3. The `Variational Temperature Network` produces a scalar `temperature (T)`.
4. These two outputs are combined via a `softmax` function where the logits are scaled by `1/T`. This is a standard technique where:
* **T < 1 (e.g., T=0.5):** Amplifies differences between logits, leading to a sharper, more "skewed" distribution where one or a few experts have very high probability.
* **T = 1:** The "Original" or standard softmax distribution.
* **T > 1 (e.g., T=5.0):** Dampens differences between logits, leading to a "softened," more uniform distribution where probability is spread more evenly across experts.

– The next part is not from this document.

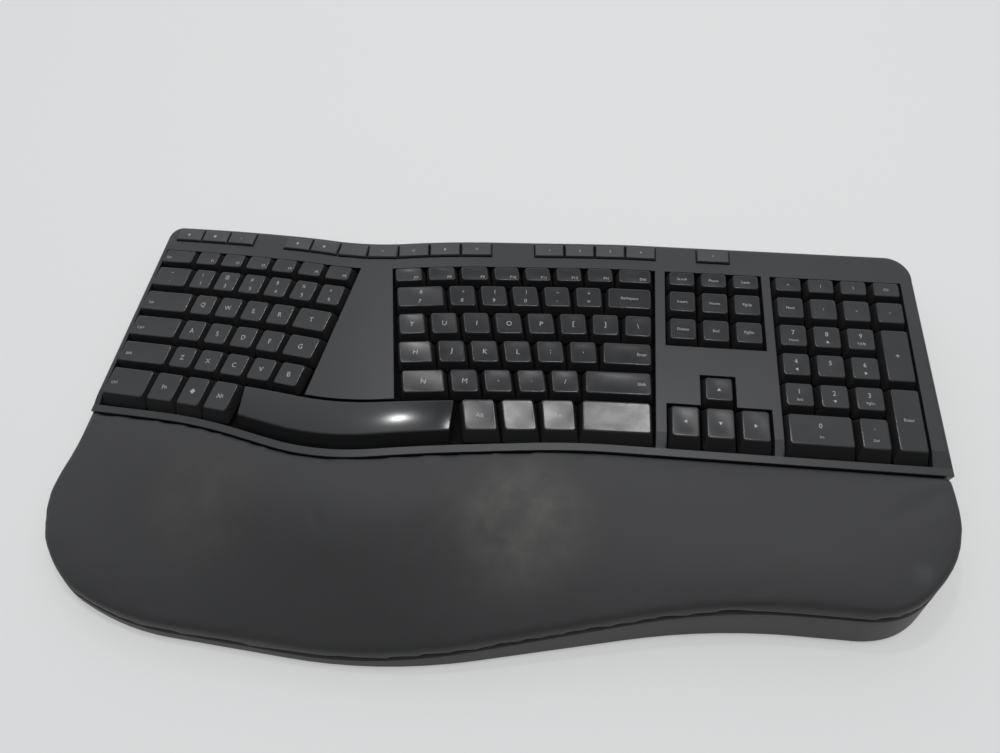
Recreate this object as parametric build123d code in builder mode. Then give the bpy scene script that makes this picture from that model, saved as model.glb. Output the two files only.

5. The resulting `Expert Selection Distribution s` is then used by a `Sample-K Selection` mechanism to choose one or more experts.
6. The three bar charts on the right visually confirm the effect of temperature:
* **T=0.5 (Skewed):** One green bar (expert) is significantly taller than the others, indicating a high-confidence selection.
* **T=1.0 (Original):** The bar heights show a moderate variance, representing the baseline distribution.
* **T=5.0 (Softened):** All green bars are of nearly equal height, indicating a near-uniform, low-confidence selection across all experts.
### Key Observations
* **Dual-Network Architecture:** The system uses two separate networks to decouple the calculation of routing scores (logits) from the calculation of the routing confidence (temperature).
* **Temperature as a Control Parameter:** The learned temperature `T` acts as a dynamic, input-dependent knob that controls the entropy (or sharpness) of the expert selection policy.
* **Visual Trend Verification:** The bar charts clearly demonstrate the inverse relationship between temperature `T` and distribution sharpness. As `T` increases from 0.5 to 5.0, the distribution transitions from highly peaked (skewed) to nearly flat (softened).
* **Spatial Grounding:** The legend (`Selected Expert...`) is positioned in the bottom-right corner, directly below the three comparative charts it describes. The color green is consistently used for the bars representing selected experts across all three charts.
### Interpretation
This diagram illustrates a sophisticated **adaptive routing mechanism** for a mixture-of-experts (MoE) model. The core innovation is making the routing "temperature" a learnable function of the input itself, rather than a fixed hyperparameter.
* **What it suggests:** The model can dynamically decide, for each input token, whether to route it to a specific, specialized expert (low T, skewed distribution) or to distribute the computation more broadly across multiple generalist experts (high T, softened distribution). This allows for a balance between **specialization** (efficient, confident routing) and **exploration/robustness** (uncertain inputs get processed by multiple experts).
* **How elements relate:** The `Variational Temperature Network` is key. It analyzes the `Hidden Token u` and determines the appropriate level of routing confidence. This decision modulates the output of the `Deterministic Router Network` via the softmax scaling, directly influencing the final expert selection.
* **Notable implications:** This approach likely improves model performance and efficiency. For clear, in-distribution inputs, the model can commit to a single expert (saving compute). For ambiguous or novel inputs, it can hedge its bets by consulting multiple experts, potentially improving accuracy and robustness. The term "Variational" in the temperature network's name hints at a possible connection to variational inference, suggesting the temperature might be modeling an uncertainty parameter.